Up to and including the line that contains "REAR_LEAN = 0.04", write out each line of the material from its first line, exactly.

——

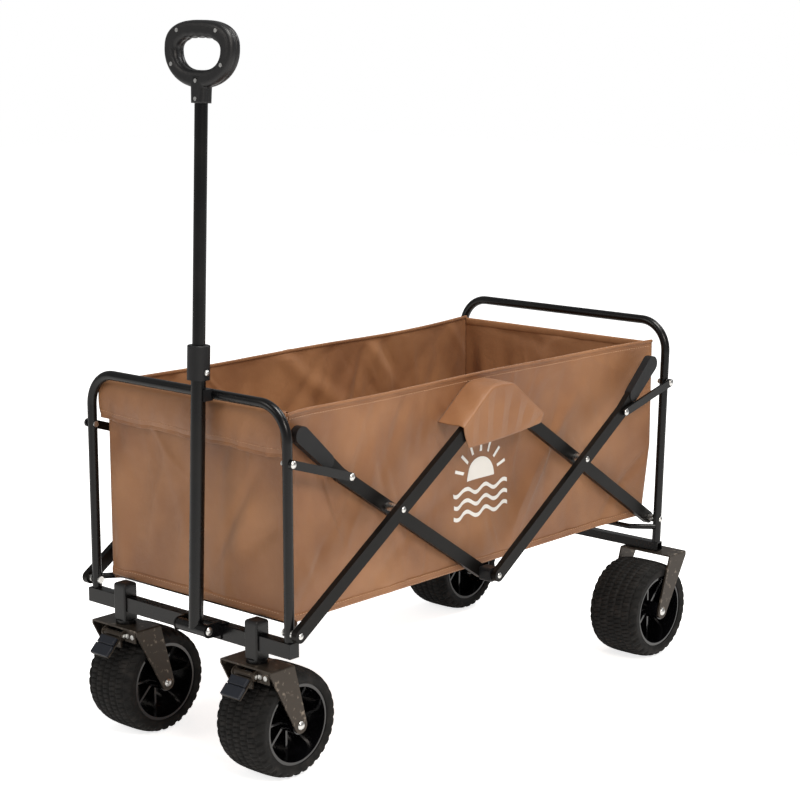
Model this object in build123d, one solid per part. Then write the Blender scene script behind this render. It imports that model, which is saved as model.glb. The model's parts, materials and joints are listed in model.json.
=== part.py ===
from build123d import *
from math import atan2, cos, degrees, radians, sin, sqrt
import os

# Folding beach cart. Units are millimetres. X is across the cart, -Y is the handle end and +Z is up.
# Every piece is drawn about the scissor's mid-plane and written out moved by SHIFT_Y, which puts the
# origin on the ground under the middle of the whole cart.
SHIFT_Y = 7.0

# ---------------------------------------------------------------- driving dimensions
WHEEL_R = 90.0
TYRE_W = 104.0
RIM_R = 66.0
RIM_W = 98.0
HUB_W = 106.6
AXLE_R = 5.0
FIT = 0.08              # radial running clearance of a pin in its hole
GAP = 0.3               # side clearance between neighbours that move

LEG_Y = 483.4           # both U frames stand this far from the mid-plane
FRONT_LEG_X = 228.0
REAR_LEG_X = 244.0
U_TUBE_R = 8.0
TUBE_WALL = 1.2
FRONT_TOP_Z = 609.0
REAR_TOP_Z = 627.0
U_BEND_R = 55.0
REAR_LEAN = 0.04        # the rear U leans back by this much per unit of height

FOLD_ANGLE = 33.3       # slope of every scissor bar when the cart stands open
PIVOT_Z = 254.2         # height of the bars' pivots on the legs
CROSS_Y = 246.2         # the crossings stand this far from the mid-plane
TIP_Y = 455.0           # a corner bar's end, where the basket's corner hangs
TIP_Z = 566.0
CAP_R = 14.5
BAR_H = 22.0
BAR_T = 11.0
BAR_WALL = 1.2
BOLT_R = 4.0
OUTER_X = 242.5         # inner face of the outer layer of bars
FRONT_INNER_X = 207.0   # inner face of the front pair that runs inside the legs
REAR_INNER_X = 215.0    # inner face of the rear pair that runs inside the legs

LINK_ARM = 128.6        # crossing to the link's pivot on the bar
LINK_Z = 522.0          # link's pivot on the front leg
REAR_LINK_Z = 515.5     # link's pivot on the rear leg
LINK_H = 14.0
LINK_T = 5.0

BAR_FRONT_Z = 228.0     # front cross bar's centre
BAR_FRONT_H = 24.0
BAR_FRONT_D = 20.0
BAR_REAR_Z = 202.6
BAR_REAR_S = 16.0

CASTER_X = 156.0
TRAIL = 40.1            # the caster's axle sits this far behind its swivel axis
POST = 28.0
POST_TOP_Z = 255.0
POST_FOOT_Z = 200.0
PLATE_Z = 193.5         # top of every fork
PLATE_T = 3.0
FORK_HALF = 56.7
FORK_DEPTH = 52.0
FORK_EYE_R = 13.0
REAR_WHEEL_X = 231.2
REAR_PLATE_Y = 491.0
REAR_AXLE_Y = 443.8
KING_R = 6.0

BRAKE_PIVOT = (-513.0, 181.0)
BRAKE_X = (-18.0, 24.0)
EAR_T = 2.5

HANDLE_X = 56.0
SLEEVE_X = 51.0
HANDLE_PIVOT = (-520.0, 236.0)
HANDLE_LEAN = 2.25      # degrees the handle leans back against the U frame
LOWER_R = 11.8
UPPER_R = 10.3
SLEEVE_R = 10.0
SLEEVE_L = 66.0
COLLAR_R = 18.0
COLLAR_BASE = 398.0     # along the handle from its pivot
COLLAR_TOP = 452.0
BUTTON_AT = COLLAR_BASE + 12
UPPER_FOOT = 389.0
GRIP_NECK = 822.0
GRIP_TOP = 947.0
GRIP_W = 150.0
GRIP_D = 26.0
GRIP_NECK_W = 31.0
GRIP_BAR = 27.0         # depth of the grip's top bar above the finger hole
GRIP_ROUND = 6.0
GRIP_SCREWS = [(-43, 109), (43, 109), (-55, 58), (55, 58), (0, 34), (0, 7)]     # across, up from the neck

SIDE_X = 202.0          # outer face of the basket's sides
CLOTH = 3.0
FLOOR_Z = 264.0
RIM_Z = 595.0
BASKET_FRONT_Y = -469.0
BASKET_REAR_Y = 480.0
ROD_R = 5.0
ROD_Y = 448.0
ROD_BEND_X = 205.0
FRONT_ROD_Z = 258.0
REAR_ROD_Z = 240.0

# ---------------------------------------------------------------- places worked out from them
SLOPE = radians(FOLD_ANGLE)
ARM_OUTER = (LEG_Y - CROSS_Y) / cos(SLOPE)      # leg pivot to crossing
ARM_INNER = CROSS_Y / cos(SLOPE)                # crossing to the mid-plane
CROSS_Z = PIVOT_Z + ARM_OUTER * sin(SLOPE)
PEAK_Z = CROSS_Z + ARM_INNER * sin(SLOPE)
LOW_Z = CROSS_Z - ARM_INNER * sin(SLOPE)
OUTER_FACE = OUTER_X + BAR_T


def rear_leg_y(z):
    """Centre of a rear leg at a height: the rear U leans back about its bar pivots."""
    return LEG_Y + REAR_LEAN * (z - PIVOT_Z)


FRONT_LINK_X = FRONT_LEG_X + U_TUBE_R + 0.4
REAR_LINK_X = OUTER_FACE + 2.0
FRONT_LINK_LEG = (-LEG_Y, LINK_Z)
REAR_LINK_LEG = (rear_leg_y(REAR_LINK_Z), REAR_LINK_Z)


# ---------------------------------------------------------------- general shapes
def rod_x(radius, x0, x1, y, z):
    """Round bar along X."""
    return Pos((x0 + x1) / 2, y, z) * Rot(0, 90, 0) * Cylinder(radius, abs(x1 - x0))


def rod_z(radius, z0, z1, x=0.0, y=0.0):
    """Round bar along Z."""
    return Pos(x, y, (z0 + z1) / 2) * Cylinder(radius, abs(z1 - z0))


def block(x, y, z):
    """Box between two limits on each axis."""
    size = (x[1] - x[0], y[1] - y[0], z[1] - z[0])
    return Pos((x[0] + x[1]) / 2, (y[0] + y[1]) / 2, (z[0] + z[1]) / 2) * Box(*size)


def both_sides(shape):
    """A piece and its mirror image on the other side of the cart."""
    return Compound(children=[shape, mirror(shape, Plane.YZ)])


def other_side(shape):
    return mirror(shape, Plane.YZ)


def dome_x(radius, height, x, y, z, side=1):
    """Domed rivet head standing on a face at x, pointing to +X or to -X."""
    ball = (radius**2 + height**2) / (2 * height)
    half = atan2(radius, ball - height) / 2
    rim = (radius, 0)
    top = (0, height)
    middle = (ball * sin(half), height - ball + ball * cos(half))
    outline = Polyline(top, (0, 0), rim) + ThreePointArc(rim, middle, top)
    face = Plane.XZ * make_face(outline)
    cap = revolve(face, Axis.Z)
    return Pos(x, y, z) * Rot(0, 90 * side, 0) * cap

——

▶ **The completed task**
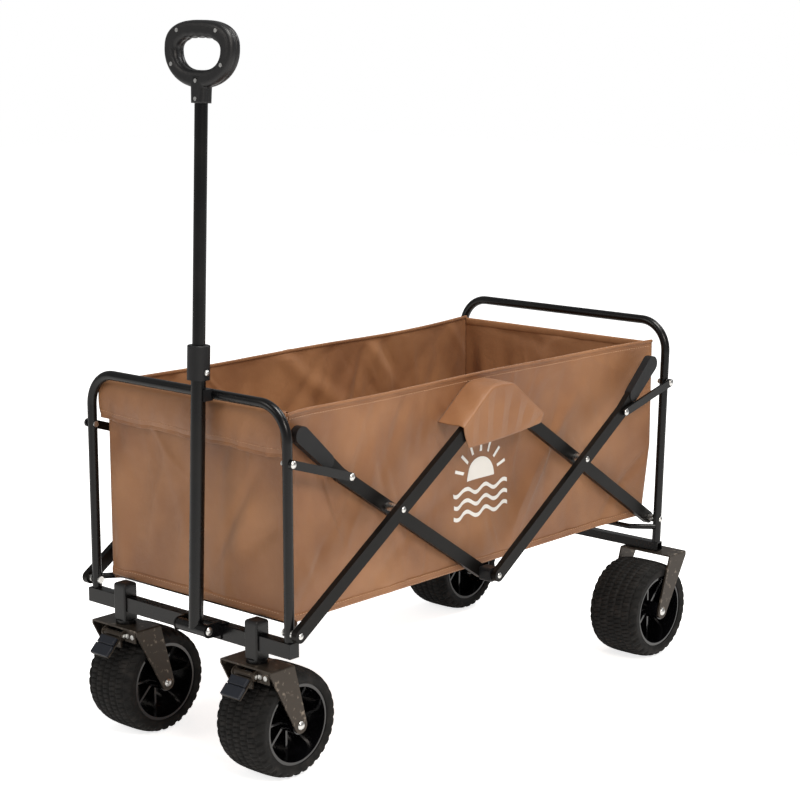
Model this object in build123d, one solid per part. Then write the Blender scene script behind this render. It imports that model, which is saved as model.glb. The model's parts, materials and joints are listed in model.json.
=== part.py ===
from build123d import *
from math import atan2, cos, degrees, radians, sin, sqrt
import os

# Folding beach cart. Units are millimetres. X is across the cart, -Y is the handle end and +Z is up.
# Every piece is drawn about the scissor's mid-plane and written out moved by SHIFT_Y, which puts the
# origin on the ground under the middle of the whole cart.
SHIFT_Y = 7.0

# ---------------------------------------------------------------- driving dimensions
WHEEL_R = 90.0
TYRE_W = 104.0
RIM_R = 66.0
RIM_W = 98.0
HUB_W = 106.6
AXLE_R = 5.0
FIT = 0.08              # radial running clearance of a pin in its hole
GAP = 0.3               # side clearance between neighbours that move

LEG_Y = 483.4           # both U frames stand this far from the mid-plane
FRONT_LEG_X = 228.0
REAR_LEG_X = 244.0
U_TUBE_R = 8.0
TUBE_WALL = 1.2
FRONT_TOP_Z = 609.0
REAR_TOP_Z = 627.0
U_BEND_R = 55.0
REAR_LEAN = 0.04        # the rear U leans back by this much per unit of height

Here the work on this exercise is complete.